From the NY Times: July 22 2003
How a Forest Stopped a Fire in Its Tracks
By JAMES GORMAN
SUSANVILLE, Calif. — Where the fire came through Blacks Mountain Experimental Forest last September, the ground is ash and the trees are charcoal. Black and gray are the colors, lightened only by small mounds of red dust at the base of some of the charred trunks — the leavings of bark beetles — and flecks of green where new growth pokes above the ash.
Through the tall, ravaged columns, however, a living pine forest is visible. And as visitors inspecting the fire damage walk toward the living forest, they come to an abrupt transition.
September's blaze was named the Cone Fire, for the hill where it was first thought to have begun. It burned 2,000 acres of Lassen National Forest, and 1,600 of those were in Blacks Mountain Experimental Forest, a 10,000-acre area within Lassen set up in 1934 for ecological study by the Forest Service.

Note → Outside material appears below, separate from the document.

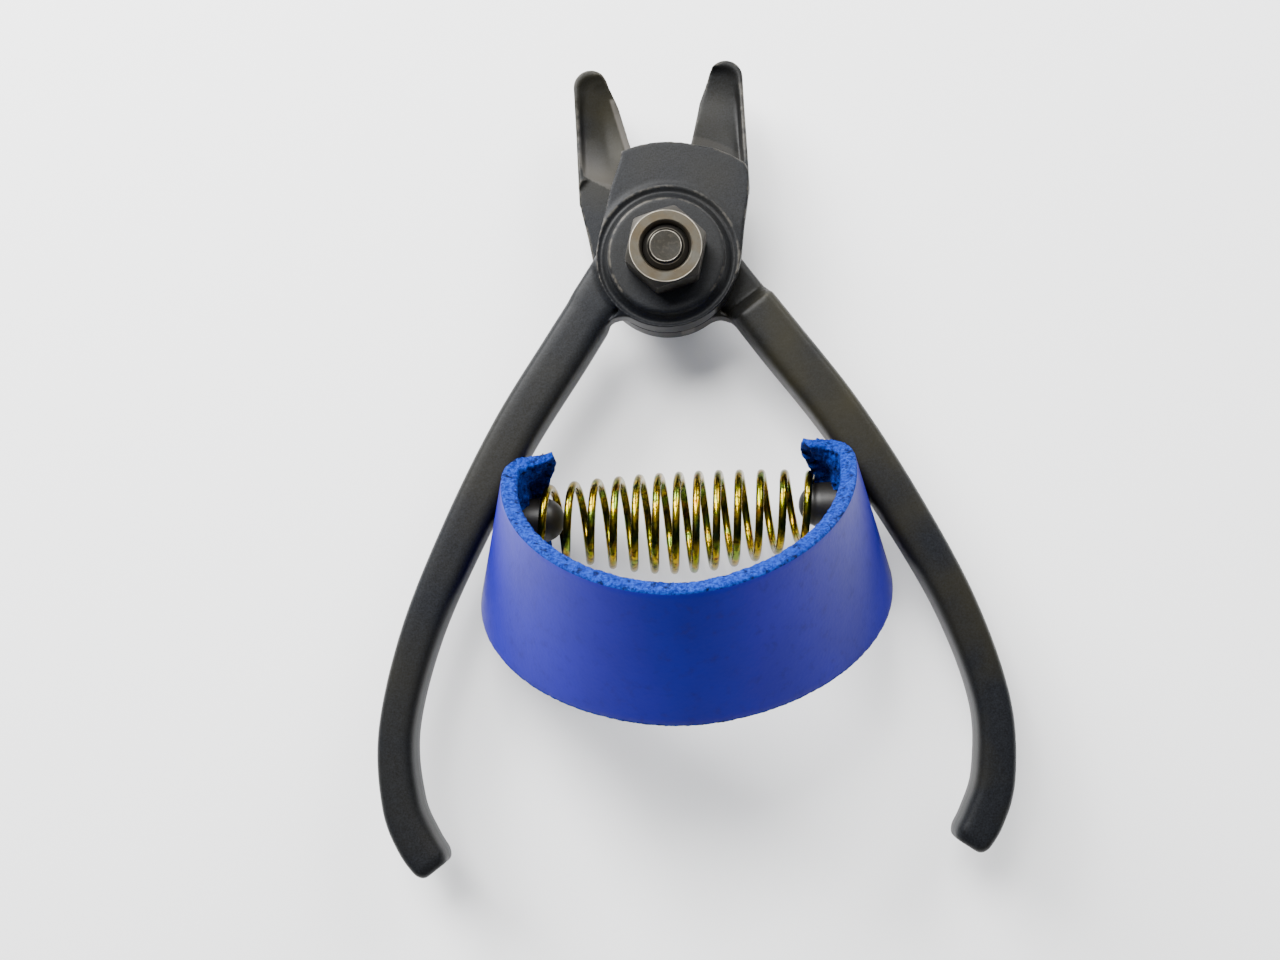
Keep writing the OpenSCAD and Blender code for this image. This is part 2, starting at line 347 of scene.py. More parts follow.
def throat_web():
    """Corner piece between the eye and the handle's inner edge, hollow towards the throat."""
    ahead = np.array(ROOT_DIR)
    aside = np.array([ROOT_DIR[1], -ROOT_DIR[0]])
    shift = WEB_EDGE + aside @ np.array(HANDLE_LINE[3][:2]) + WEB_R
    centre = shift * aside + math.sqrt((EYE_R + WEB_R) ** 2 - shift ** 2) * ahead
    on_eye = centre * EYE_R / (EYE_R + WEB_R)
    on_bar = centre - WEB_R * aside
    a0 = math.atan2(*(on_eye - centre)[::-1])
    a1 = math.atan2(*(on_bar - centre)[::-1])
    turn = (a1 - a0 + math.pi) % (2 * math.pi) - math.pi
    arc = [centre + WEB_R * np.array([math.cos(a0 + turn * k / 8), math.sin(a0 + turn * k / 8)])
           for k in range(9)]
    corner = on_bar * 0.62
    return [(-p[0], p[1]) for p in [corner, *arc]]


def arc_points(radius, start, end, count):
    return [(radius * math.cos(start + (end - start) * k / count),
             radius * math.sin(start + (end - start) * k / count)) for k in range(count + 1)]


def plate_outline(up):
    """Outline of the lap joint's half, from its free side over its end to the jaw's outer edge."""
    free_side = [(-11.6, -3.6), (-12.4, 0.0), (-11.8, 4.2), (-10.4, 8.6), (-9.2, 13.0), (-7.1, 18.4)]
    arc_start = math.atan2(19.34, -7.1)
    inner = arc_points(8.0, 0, math.pi, 20)
    outer_side = [(14.95, 10.7), (13.95, 5.6), (13.1, 0.0), (12.3, -3.2), (10.9, -4.8)]
    if up > 0:
        # the arc flares out a little where it meets the jaw
        arc = arc_points(LAP_R, arc_start, math.acos(5.6 / LAP_R), 24)
        flare = [(9.0, 19.0), (12.1, 17.55), (14.6, 15.85), (15.1, 14.6)]
        return free_side + arc + flare + outer_side + inner
    # the dish of the jaw starts at a crease, so the plate stops there
    arc = arc_points(LAP_R, arc_start, math.pi / 2 - EDGE_ANGLE, 24)
    crease = [(CREASE_OUT * k / 10, (CREASE_AT + CREASE_TURN[1] * CREASE_OUT * k / 10) / CREASE_TURN[0])
              for k in (3, 6, 10)]
    return free_side + arc + crease + [(15.05, 14.0)] + outer_side + inner


def jaw_span(y):
    """Inner and outer edge of the jaw at this distance from the pivot."""
    if y <= KINK[1]:
        low = y * math.tan(EDGE_ANGLE)
    elif y <= NOSE_END[1]:
        low = KINK[0] + (y - KINK[1]) * (NOSE_END[0] - KINK[0]) / (NOSE_END[1] - KINK[1])
    else:
        low = TIP[0] - math.sqrt(max(TIP_R ** 2 - (y - TIP[1]) ** 2, 0))
    high = JAW_OUT
    if y > TIP[1]:
        high = TIP[0] + math.sqrt(max(TIP_R ** 2 - (y - TIP[1]) ** 2, 0))
    return low, high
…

When the Cone Fire swept through these woods it came to a patch of forest that was different from the rest, and stopped dead, like a mime at an invisible wall. What stopped the fire was an experimental plot that had been selectively logged to thin it, and had been burned in controlled fashion. The result was an open forest, much the way it might have been 500 years ago when regular forest fires swept through the high dry country and no one tried to stop them.
"It just stopped," Carl N. Skinner said, looking satisfied but almost surprised. Mr. Skinner, a geographer with the Forest Service at the Redding Silviculture Laboratory in Redding, Calif., and Dr. Steve Zack, a conservation scientist with the North American Program of the Wildlife Conservation Society, along with other Forest Service colleagues, are showing a reporter the results of an accidental experiment that still impresses them each time they visit it.